Micheal R. (college senior) “Don’t forget to read your textbooks. So many answers are online nowadays, but when you actually take time to read your expensive textbook you retain information faster and for a longer period of time. Also, you’ll impress your professor when they ask a question in class, and you’re the only one that knows the answer.”

Maintaining Mental Wellness in College

Raquel G. (college senior) “Don’t be so hard on yourself. Understand that you are human and you’re going to make mistakes. The beauty of making mistakes is you get to learn from them, and try really hard not to make them again.”

Francesca M. (college senior) “There is no need for you to be super stressed, you still have a senior year left, and a lot can happen in one year. Try to relax, continue to do the things you enjoy, and make the best of the time you have left in college. Prioritizing your mental health is a super important factor in being successful in college.”

In conclusion, similar to how it’s important to decide on a major in college, it’s important to find your happy place while completing your 4-5 year journey.
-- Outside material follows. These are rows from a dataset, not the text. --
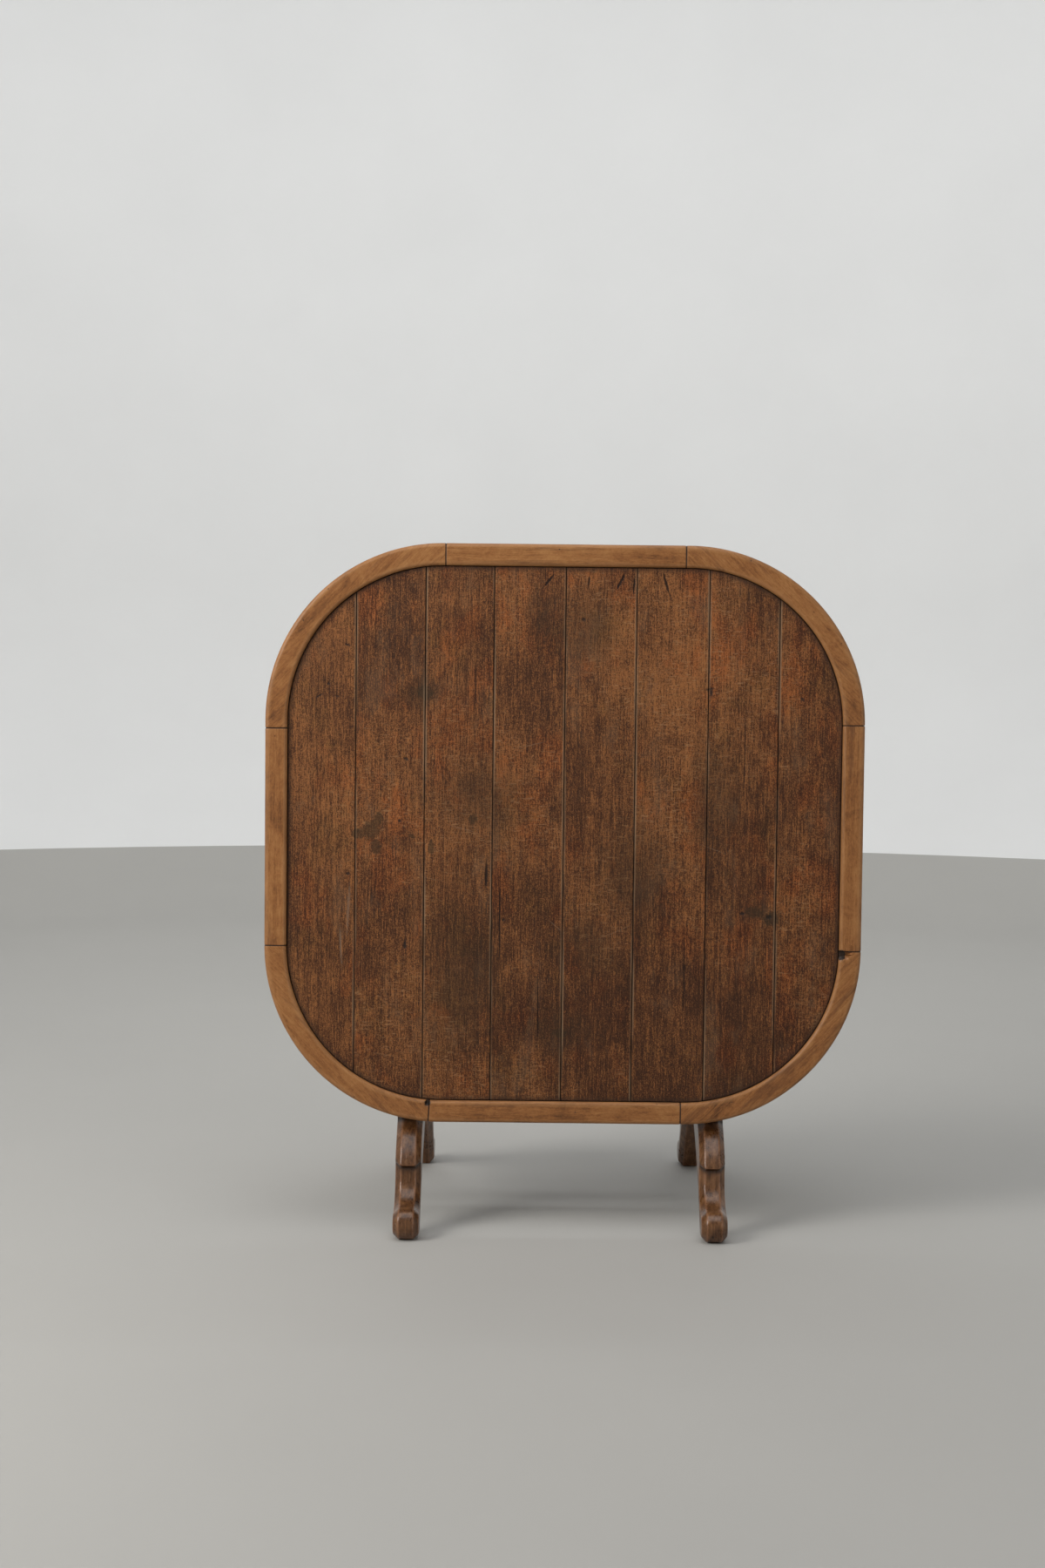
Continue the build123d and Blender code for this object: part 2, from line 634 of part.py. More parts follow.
def leg_outline(x, end):
    """Rounded toe, hollow, ledge, raked face, flat for the batten, hollow top and arch.

    It runs on past the column's face, so that the joint is left square when it is cut.
    """
    tip, stop, post = FOOT_REACH, LEG_STOP, COLUMN_DEPTH / 2
    inside = post - 2 * LEG_CHAMFER
    ledge = tip - LEDGE_SETBACK

    def at(reach, height):
        return (end * reach, height)

    with BuildSketch(x_plane(x)) as outline:
        with BuildLine():
            Line(at(tip - TOE_HEEL, 0), at(tip - TOE_FLAT_START, 0))
            ThreePointArc(at(tip - TOE_FLAT_START, 0), at(tip, TOE_TIP_Z),
                          at(tip - TOE_RADIUS, 2 * TOE_RADIUS))
            ThreePointArc(at(tip - TOE_RADIUS, 2 * TOE_RADIUS),
                          at(tip - HOLLOW_SETBACK, HOLLOW_Z),
                          at(ledge - LEDGE_DEPTH, LEDGE_Z - LEDGE_DROP))
            Line(at(ledge - LEDGE_DEPTH, LEDGE_Z - LEDGE_DROP), at(ledge, LEDGE_Z))
            ThreePointArc(at(ledge, LEDGE_Z), at((ledge + LEG_RAKE) / 2 + LEG_BELLY,
                          (LEDGE_Z + TOP_BOTTOM_Z) / 2 + LEG_BELLY), at(LEG_RAKE, TOP_BOTTOM_Z))
            Polyline(at(LEG_RAKE, TOP_BOTTOM_Z), at(stop, STOP_LOW_Z), at(stop, STOP_HIGH_Z))
            ThreePointArc(at(stop, STOP_HIGH_Z),
                          at(post + (stop - post) * CROOK_OUT,
                             LEG_TOP_Z - (LEG_TOP_Z - STOP_HIGH_Z) * CROOK_DOWN),
                          at(post, LEG_TOP_Z))
            Polyline(at(post, LEG_TOP_Z), at(inside, LEG_TOP_Z + 4 * LEG_CHAMFER),
                     at(inside, ARCH_HEIGHT), at(post, ARCH_HEIGHT))
            ThreePointArc(at(post, ARCH_HEIGHT), at(tip - ARCH_HAUNCH, ARCH_HEIGHT / 2),
                          at(tip - TOE_HEEL, 0))
        make_face()
    return outline.sketch


def build_leg(name, side, end):
    """One leg, bevelled round its whole outline and square where it meets the column."""
    start = low_x(side, (TRESTLE_SPACING - LEG_THICKNESS) / 2,
                  (TRESTLE_SPACING + LEG_THICKNESS) / 2)
    joint = Plane(origin=(0, end * COLUMN_DEPTH / 2, 0), z_dir=(0, end, 0))
    with BuildPart() as leg:
        bevelled_slab(lambda x: leg_outline(x, end), start, LEG_THICKNESS, LEG_CHAMFER)
        split(bisect_by=joint, keep=Keep.TOP)
        cut_dowel_holes(side, end)
    finish(leg.part, name)


def cut_dowel_holes(side, end):
    """Blind holes for the dowels, on both sides of the joint between leg and column."""
    middle = side * TRESTLE_SPACING / 2
    with BuildSketch(Plane.XZ.offset(-end * COLUMN_DEPTH / 2)) as holes:
        with Locations(*[(middle, z) for z in dowel_heights()]):
            Circle(DOWEL_RADIUS)
    extrude(holes.sketch, amount=DOWEL_DEPTH, both=True, mode=Mode.SUBTRACT)


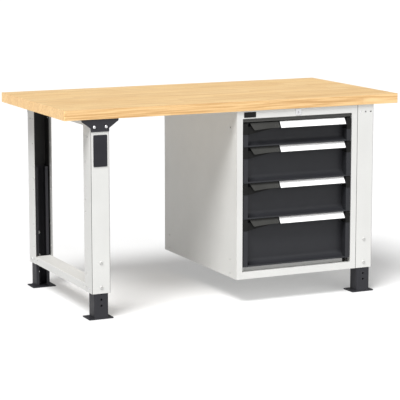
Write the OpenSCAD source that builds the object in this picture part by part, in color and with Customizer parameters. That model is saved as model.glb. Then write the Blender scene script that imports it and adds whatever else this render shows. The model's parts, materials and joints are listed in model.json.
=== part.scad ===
// Steel workbench with a beech top and a hanging cabinet of four drawers.
// +Z is up, +X runs along the worktop and the drawers open towards -Y.
// The origin lies on the floor under the middle of the worktop.

/* [Worktop] */
// Length of the worktop
top_l = 1507; // [1480:1:1700]
// Depth of the worktop
top_d = 750; // [744:1:800]
// Thickness of the worktop
top_t = 40; // [35:1:50]
// Height of the working surface above the floor
top_h = 845; // [845:25:920]

/* [Leg frames] */
// Side of a leg's square section
leg_w = 80; // [76:1:84]
// Sheet thickness of the legs and rails
leg_t = 2; // [1.5:0.5:2.5]
// Height of a leg
leg_h = 700; // [700:10:720]
// Distance from the middle of the bench to the centre line of a leg
leg_cx = 602; // [602:1:620]
// Distance from the front faces to the rear faces of the legs
frame_d = 735; // [735:1:740]
// Height of a side rail
rail_h = 31; // [28:1:40]

/* [Feet] */
// Width of the sliding foot inside the leg
foot_w = 60; // [56:1:62]
// Depth of the sliding foot
foot_d = 56; // [50:1:57]
// Height of the foot column
foot_h = 524; // [400:1:540]
// Length of the base plate along the worktop
plate_l = 104; // [90:1:110]
// Depth of the base plate
plate_d = 78; // [70:1:80]

/* [Cabinet] */
// Width of the cabinet
cab_w = 564; // [564:1:566]
// Depth of the cabinet
cab_d = 725; // [725:1:727]
// Height of the cabinet
cab_h = 700; // [700:1:702]
// Sheet thickness of the cabinet
cab_t = 1.5; // [1:0.5:1.5]
// Width of the front stiles beside the drawers
stile = 26.5; // [26:0.5:27]
// Height of the front rail below the drawers
sill = 30; // [28:1:40]
// Height of the front rail above the drawers
head = 33; // [30:1:33]

/* [Drawers] */
// How far a drawer opens
travel = 600; // [400:10:600]
// Depth of a drawer tray outside
tray_d = 614; // [600:1:616]
// Depth of the recess between the front's side strips
recess = 38; // [34:1:40]
// Width of the side strips
strip_w = 20; // [18:1:21]
// Width of the white label
label_w = 306; // [280:1:306]

/* [Hidden] */
$fn = 48;
drawer_heights = [100, 150, 150, 200];
frame_top = top_h - top_t;
screw_r = 2.2;
screw_l = 25;
screw_clear_r = 2.8;
rail_screw_ys = [-240, 0, 240];
ear_screw = [60, 20];
deck_screw = [190, 200];
leg_z = frame_top - leg_h;
frame_y = frame_d / 2;
front_y = -frame_y;
leg_r = 6;

foot_t = 3;
foot_r = 5;
foot_lip = 13;
plate_t = 4;
foot_pitch = 25;
foot_hole_r = 4.3;
foot_bolt_zs = [leg_z + 25, leg_z + 125];

rail_w = leg_w - 2 * leg_t;
rail_gap = 6;
rail_len = frame_d - 2 * rail_gap;
rail_bolt_z = 17;
rail_bolt_zs = [leg_z + rail_bolt_z, frame_top - rail_bolt_z];
bolt_y = 35;
m6_r = 3.3;
grid_y = 62;
grid_r = 3.5;
grid_zs = [leg_z + 18, leg_z + 75, leg_z + 173, leg_z + 323, leg_z + 373, leg_z + 423,
    leg_z + 523, leg_z + 628];

gusset_t = 3;
gusset_top = 156;
gusset_h = 50;
gusset_screw_x = 25;
gusset_screw_z = frame_top - 31;
ear_d = 38;

cover_w = 58;
cover_h = 126;
cover_z = leg_z + 574;

cab_right = leg_cx - leg_w / 2;
cab_left = cab_right - cab_w;
cab_cx = cab_right - cab_w / 2;
cab_z = frame_top - cab_h;
cab_back = front_y + cab_d;
open_x0 = cab_left + stile;
open_w = cab_w - 2 * stile;
open_z0 = cab_z + sill;
open_z1 = frame_top - head;
lip_d = 26;
upstand = 16;
post_x = cab_left + 28;
post_d = 46;
post_ys = [front_y + 40, cab_back - 75];
vent_ys = [-122, 105];
vent_r = 2.5;
side_hole_zs = [cab_z + 18, cab_z + 75, cab_z + 628];
cab_bolt_zs = [leg_z + 75, leg_z + 628];
cab_bolt_ys = [front_y + grid_y, -front_y - grid_y];

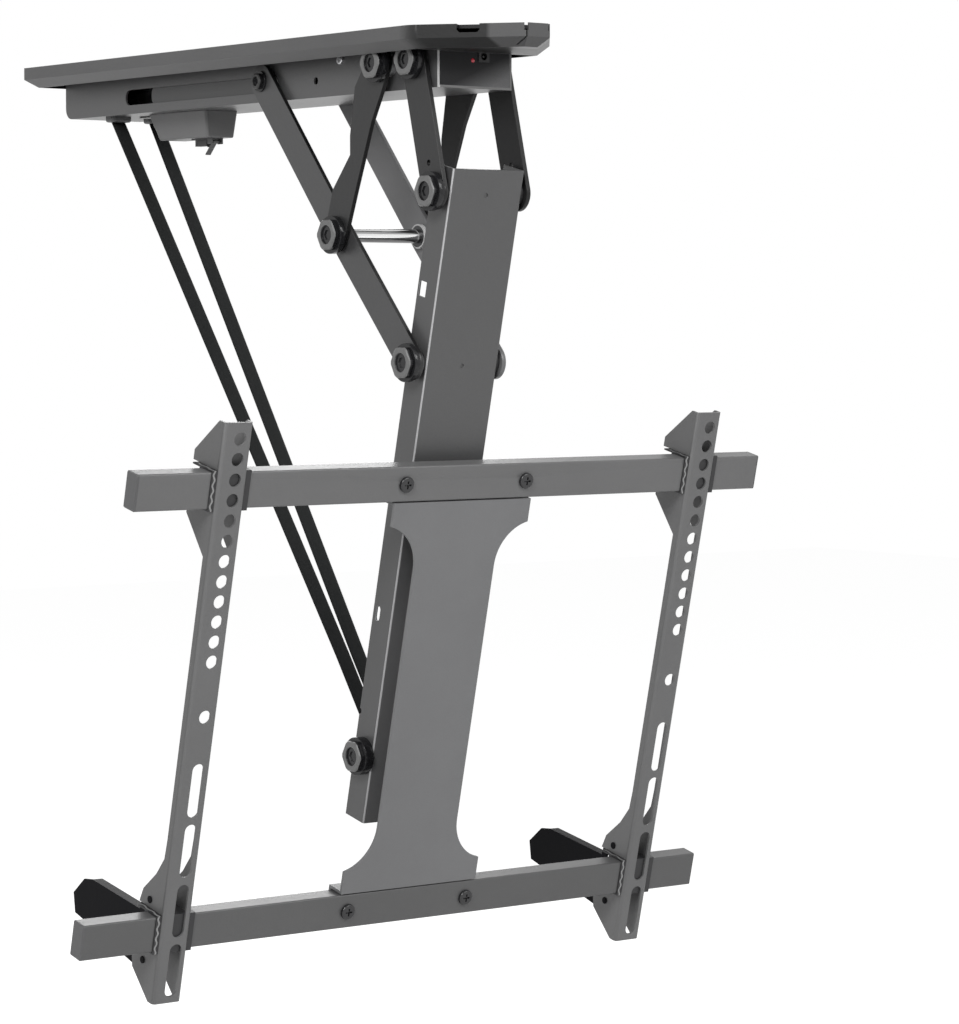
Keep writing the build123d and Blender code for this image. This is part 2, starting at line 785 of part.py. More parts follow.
def strap_run():
    """Free run of the +X strap, from its guide to the rear of the roller."""
    path_r = roller_r + strap_t / 2 + side_gap + strap_t
    run = (strap_axle[0] - guide_y, strap_axle[1] - guide_z)
    distance = math.hypot(*run)
    turn = math.atan2(run[1], run[0]) + math.asin(path_r / distance)
    length = math.sqrt(distance ** 2 - path_r ** 2)
    ahead = (0, math.cos(turn), math.sin(turn))
    top_end = (guide_y, guide_z)
    top = Plane(origin=(strap_top_x, *top_end), x_dir=(1, 0, 0), z_dir=ahead)
    foot = (strap_bottom_x, guide_y + ahead[1] * length, guide_z + ahead[2] * length)
    bottom = Plane(origin=foot, x_dir=(1, 0, 0), z_dir=ahead)
    section = Rectangle(strap_w, strap_t)
    edges = (strap_top_x - strap_w / 2, strap_top_x + strap_w / 2)
    return loft([top * section, bottom * section], ruled=True) + disc(top_end, strap_t / 2, *edges)


def strap_lead():
    """Fixed end of the +X strap, from the drum down through the guide."""
    start = (drum_y, drum_z - drum_coil_r - side_gap - strap_t / 2)
    route = Polyline(start, (guide_y, deck_z + channel_t), (guide_y, guide_z + strap_t))
    band = trace(route, line_width=strap_t)
    return extrude(Plane.YZ.offset(strap_top_x - strap_w / 2) * band, amount=strap_w, dir=(1, 0, 0))


def strap_guide():
    """Smooth guide that a strap leaves the channel through."""
    body = Box(guide_w, guide_length, guide_h)
    body = fillet(body.edges().filter_by(Axis.Z), guide_length * 0.3)
    body = fillet(body.edges().group_by(Axis.Z)[0], guide_h * 0.45)
    body -= Box(guide_slot_w, guide_slot_length, guide_h * 2)
    return Pos(strap_top_x, guide_y, -channel_h - guide_h / 2) * body


def winch_drum():
    """Drum shaft with a flanged spool at each side of the gearbox."""
    centre = (drum_y, drum_z)
    start = gearbox_half_w + side_gap * 2
    inner_flange = strap_top_x - strap_w / 2 - side_gap
    outer_flange = strap_top_x + strap_w / 2 + side_gap
    reach = bar_in - wall_gap
    solid = disc(centre, drum_shaft_r, -reach, reach)
    for side in (-1, 1):
        solid += disc(centre, drum_core_r, side * start, side * (outer_flange + drum_flange_t))
        solid += disc(centre, drum_flange_r, side * (inner_flange - drum_flange_t), side * inner_flange)
        solid += disc(centre, drum_flange_r, side * outer_flange, side * (outer_flange + drum_flange_t))
    return solid


def strap_coils():
    """Straps wound on the drum."""
    centre = (drum_y, drum_z)
    start = strap_top_x - strap_w / 2
    return pair(ring(centre, drum_coil_r, drum_core_r + snug_fit, start, start + strap_w))


def bearing_plates():
    """Plates beside the drum that stand on the channel floor."""
    outer = bar_in - wall_gap
    y_range = (drum_y - bearing_plate_w / 2, drum_y + bearing_plate_w / 2)
    plate = block((outer - bearing_plate_t, outer), y_range, (deck_z, -plate_t - channel_t))
    return pair(plate - disc((drum_y, drum_z), bearing_r + snug_fit, 0, channel_half_w))


def drum_bearings():
    """Bushes that the drum shaft turns in."""
    outer = bar_in - wall_gap
    bush = ring((drum_y, drum_z), bearing_r, drum_shaft_r + run_fit, outer - bearing_plate_t, outer)
    return pair(bush)


def gearbox():
    """Gearbox between the motor and the drum."""
    y_range = (gearbox_front_y, gearbox_rear_y)
    solid = block((-gearbox_half_w, gearbox_half_w), y_range, (deck_z, gearbox_top_z))
    solid = chamfer(solid.edges().filter_by(Axis.Y), channel_t)
    return solid - disc((drum_y, drum_z), drum_shaft_r + run_fit, -channel_half_w, channel_half_w)


def winch_motor():
    """Tube motor that lies along the channel."""
    length = gearbox_front_y - motor_front_y
    body = Rot(90, 0, 0) * Cylinder(motor_r, length)
    body = chamfer(body.edges(), channel_t / 2)
    return Pos(0, (gearbox_front_y + motor_front_y) / 2, motor_z) * body


def motor_saddles():
    """Cradles that the motor lies in."""
    saddles = []
    for y in (motor_front_y + saddle_inset, gearbox_front_y - saddle_inset):
        reach = (y - saddle_length / 2, y + saddle_length / 2)
        saddle = block((-saddle_w / 2, saddle_w / 2), reach, (deck_z, motor_z - motor_r * 0.5))
        cradle = Pos(0, y, motor_z) * Rot(90, 0, 0) * Cylinder(motor_r + snug_fit, saddle_length * 2)
        saddles.append(saddle - cradle)
    return saddles


def box_body(inset):
    """Box that tapers towards its floor on every side, drawn in by the inset."""
    front, rear = box_front_y + inset, box_rear_y - inset
    low_front, low_rear = front + box_front_slope, rear - box_rear_slope
    half_w, corner = box_half_w - inset, box_corner_r - inset
    mouth = Rectangle(half_w * 2, rear - front)
    floor = Rectangle((half_w - box_side_slope) * 2, low_rear - low_front)
    mouth = Pos(0, (front + rear) / 2, -channel_h) * fillet(mouth.vertices(), corner)
    floor = Pos(0, (low_front + low_rear) / 2, box_bottom_z + inset) * fillet(floor.vertices(), corner)
    return loft([floor, mouth], ruled=True)


def switch_box():
    """Box under the channel with a fixing tab behind it."""
    solid = box_body(0)
    solid = fillet(solid.edges().group_by(Axis.Z)[0], box_t)
    hollow = box_body(box_t)
    tab_y = (box_rear_y - box_t, box_rear_y + box_tab_length)
    solid += block((-box_tab_w / 2, box_tab_w / 2), tab_y, (-channel_h - box_t, -channel_h))
    return solid - hollow


def lever_bracket():
    """Angle bracket under the box, with two ears for the lever pin."""
    low = box_bottom_z - bracket_t
    reach = (bracket_front_y, bracket_rear_y)
    solid = block((-bracket_half_w, bracket_half_w), reach, (low, box_bottom_z))
    pin = (lever_pin_y, box_bottom_z - lever_pin_drop)
    for side in (-1, 1):
        faces = (side * (bracket_half_w - bracket_t), side * bracket_half_w)
        ear_y = (bracket_front_y, lever_pin_y + lever_pin_r * 3)
        solid += block(faces, ear_y, (pin[1] - lever_pin_r * 2, box_bottom_z))
    return solid - disc(pin, lever_pin_r + snug_fit, -bracket_half_w - 1, bracket_half_w + 1)


def lever_pin():
    """Pin across the ears of the bracket."""
    pin = (lever_pin_y, box_bottom_z - lever_pin_drop)
    return disc(pin, lever_pin_r, -bracket_half_w, bracket_half_w)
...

Finding stress relievers and constructive distractions will help you survive your junior year of college. If you don’t have a stress reliever in college, now is the perfect time to find one. It may feel as though you don’t have any time to yourself, now that you are in your major, but you must make time for yourself and your mental health. Take up activities such as starting a new hobby, community service, or learn a new skill. For more information on self-care and stress relievers visit this link:

You may be stressed and unsure of what is yet to come, but keep in mind, “Education is our passport to the future, for tomorrow belongs to the people who prepare for today.” -Malcolm X.